Coaches find rewards in working with athletes


Ginger Eikmeier

Assistant softball coach Mike Davis laughs with his fellow coaches at the state softball tournament. During his time at Yutan, Davis has coached softball, football, basketball, and track.

Oftentimes, people talk about how their coaches in high school and college affected them later in life. Not only does coaching affect athletes’ lives, but it also affects the coaches’ lives.

“When you coach…you talk about certain things and it forces you to model all that, the things that you’re talking about, being a good person and work ethic and those types of things,” special education teacher and coach Mike Davis said. “So it helps you become a better person, in my opinion.”

Since these coaches were athletes once too, their own coaches had an impact on their desire to play a part in their teams’ lives.

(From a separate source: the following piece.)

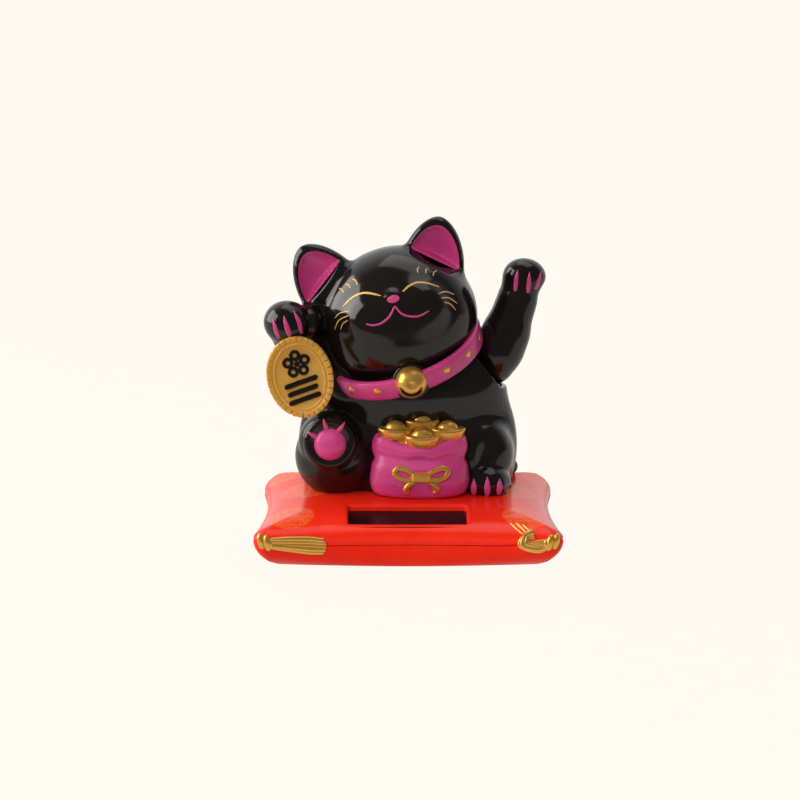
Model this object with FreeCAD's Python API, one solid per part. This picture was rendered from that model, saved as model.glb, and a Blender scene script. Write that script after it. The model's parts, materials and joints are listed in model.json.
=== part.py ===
import FreeCAD, Part
import math
import os

from FreeCAD import Vector

# Beckoning cat figurine: a hollow cat on a cushion-shaped base that holds a solar panel, a circuit
# board and a drive coil. The coil pushes a magnet on a pendulum lever, and the lever swings one arm.
# Millimetres. Origin at the middle of the footprint, on the surface the feet stand on. The face looks
# along -Y and +X is the viewer's right.

# ---- driving dimensions ------------------------------------------------------------------------

WALL = 1.6                      # moulded shells

# cushion base
BASE_HALF_X = 53.0
BASE_HALF_Y = 39.0
CORNER_RUN = 7.0                # how far each rounded corner reaches along a side
CORNER_CUT = 1.9                # how far the corner's middle is inside the square corner
SIDE_WAIST = 2.8                # how far each side pulls in at its middle
BASE_SEAM_Z = 9.8
BASE_BOTTOM_Z = 0.5
DECK_Z = 18.6
EDGE_INSET_TOP = 6.0
EDGE_RISE_TOP = 7.4
EDGE_INSET_BOTTOM = 11.0

# window and panel, tilted with the deck
WINDOW_CENTRE = Vector(-0.3, -23.5, 17.5)
WINDOW_SIZE = (42.0, 17.0)
WINDOW_TILT = 5.4
PANEL_DEPTH = 2.0               # glass face below the deck
PANEL_LAP = 1.0                 # glass hidden behind each edge of the window
PANEL_THICK = 1.4
CELL_THICK = 0.3

# fasteners
SCREW_R = 1.0
SCREW_HEAD_R = 2.0
SCREW_HEAD_H = 1.4
BOSS_R = 3.0
BASE_SCREW_X = 37.0
BASE_SCREW_Y = 24.0
FOOT_R = 4.5
FOOT_H = 1.4
FOOT_X = 30.0
FOOT_Y = 20.5

# cat
PARTING_Y = 9.0                 # plane between the front and the rear shell
BODY_BOTTOM_Z = 15.0            # below the deck; trimmed to it
BODY_SECTIONS = [               # height, centre x, centre y, half width, half depth
    (15.0, 0.0, 16.5, 34.0, 16.4),
    (20.0, 0.0, 16.5, 36.6, 17.8),
    (27.0, -0.2, 16.5, 38.8, 18.8),
    (34.0, -0.3, 16.5, 39.4, 19.0),
    (42.0, -0.2, 16.4, 38.4, 18.4),
    (50.0, 0.0, 16.0, 36.0, 17.6),
    (57.0, 0.0, 15.5, 33.0, 16.8),
    (64.0, 0.0, 14.5, 29.0, 16.0),
    (71.0, 0.0, 13.5, 24.0, 14.8),
    (77.0, -1.0, 12.5, 18.0, 12.6),
]
HEAD_CENTRE = Vector(-3.2, 10.0, 80.0)
HEAD_RADII = (27.9, 23.6, 25.9)
HEAD_ROLL = 13.5                # the head leans to the viewer's left
EAR_SPLAY = 22.0
EAR_LEFT_ROOT = Vector(-26.5, 9.0, 91.5)
EAR_RIGHT_ROOT = Vector(8.0, 9.0, 99.0)
EAR_SECTIONS = [                # distance up the ear, half width, half depth
    (0.0, 12.5, 7.0),
    (5.0, 11.0, 6.0),
    (10.0, 8.3, 4.6),
    (14.5, 4.6, 3.0),
    (17.6, 1.3, 1.2),
]
LINING_THICK = 0.8

# waving arm: a hinge across the figure, inside the flank
PIVOT = Vector(25.0, 15.0, 50.0)
SWING = 12.0                    # degrees each way
PIN_R = 1.0
PIN_CLEARANCE = 0.05
HUB_R = 3.4
HUB_HALF_X = 4.9
CHEEK_INNER = 5.4               # from the middle of the lever to each cheek
CHEEK_THICK = 2.0
CHEEK_HALF_Y = 5.0
CHEEK_TOP_R = 3.2
BRACKET_GAP = 0.4               # between the bracket and the shells round it
ARM_POINTS = [                  # centre and radius down the arm
    (Vector(28.6, 15.0, 61.2), 6.4),
    (Vector(34.8, 15.0, 73.0), 7.1),
    (Vector(38.9, 15.0, 87.0), 5.9),
]
PAW_CENTRE = Vector(41.3, 14.4, 94.5)
PAW_RADII = (7.8, 7.0, 6.5)
ARM_WALL = 1.3
ARM_CLEAR = 0.7                 # gap round the arm in its slot
MAGNET_R = 4.0
MAGNET_H = 3.0
MAGNET_BOTTOM_Z = 21.6
COUNTERWEIGHT_Y = 7.4           # block length front to back
COUNTERWEIGHT_Z = (27.0, 37.4)
COUNTERWEIGHT_BACK = -0.08      # trims the arm's balance front to back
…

“I had great high school coaches myself. My volleyball coach was also my track coach, and I had great basketball coaches,” science teacher Leslie Heise said. “They have all been inspirations of just taking players and helping us develop and keeping the season fun, even when we would hit some rough patches.”

Although each individual coach finds different parts of their jobs rewarding or challenging, one challenge many of them agree on is the time commitment. 

“I joke that, once basketball starts, my life is pretty much over for the year,” Heise said because after basketball season is over, she also coaches track. “I’m not home at a normal time, especially when the seasons get busy.”

Another challenge, Davis claims, is making sure every athlete understands the information. Not everyone learns the same, so learning to read the athletes is something that coaches need to do.

“You realize that players take in information differently. And so you have to be really good at being able to explain it in a way that everyone understands,” Davis said. “When I was a young coach, I just would tell them, and I would just expect them to figure it out. And I would get frustrated when they… didn’t. And so I had to look at myself and say, ‘Well I’ve got to do a better job of explaining it.’”

While it takes a lot of time away from their day, these coaches agree that coaching is a fun job.

“It’s like you can still remember what it’s like to be out there as a kid running around,” social studies teacher and coach Dan Krajicek said.

The coaches have fun while also working with their athletes in order to have an impact on their lives.

“Well, you hope that you teach them something,” Davis said. “We’re there to get you to a level that you couldn’t get to just by yourself. So you hope you teach them something that they can use while they’re playing, but then you also hope that you can teach them something they can take with them as they get older and turn into husbands and wives and mothers and fathers… so that they’re good people.”

In the end, these coaches have no plans of stopping anytime soon. They claimed that as long as it’s enjoyable and they are wanted on the team, they will continue working with athletes to make them the best they can be. 

“The wins and stuff are fun, but the…relationships afterwards, after everything’s over, that’s the most rewarding part,” Krajicek said.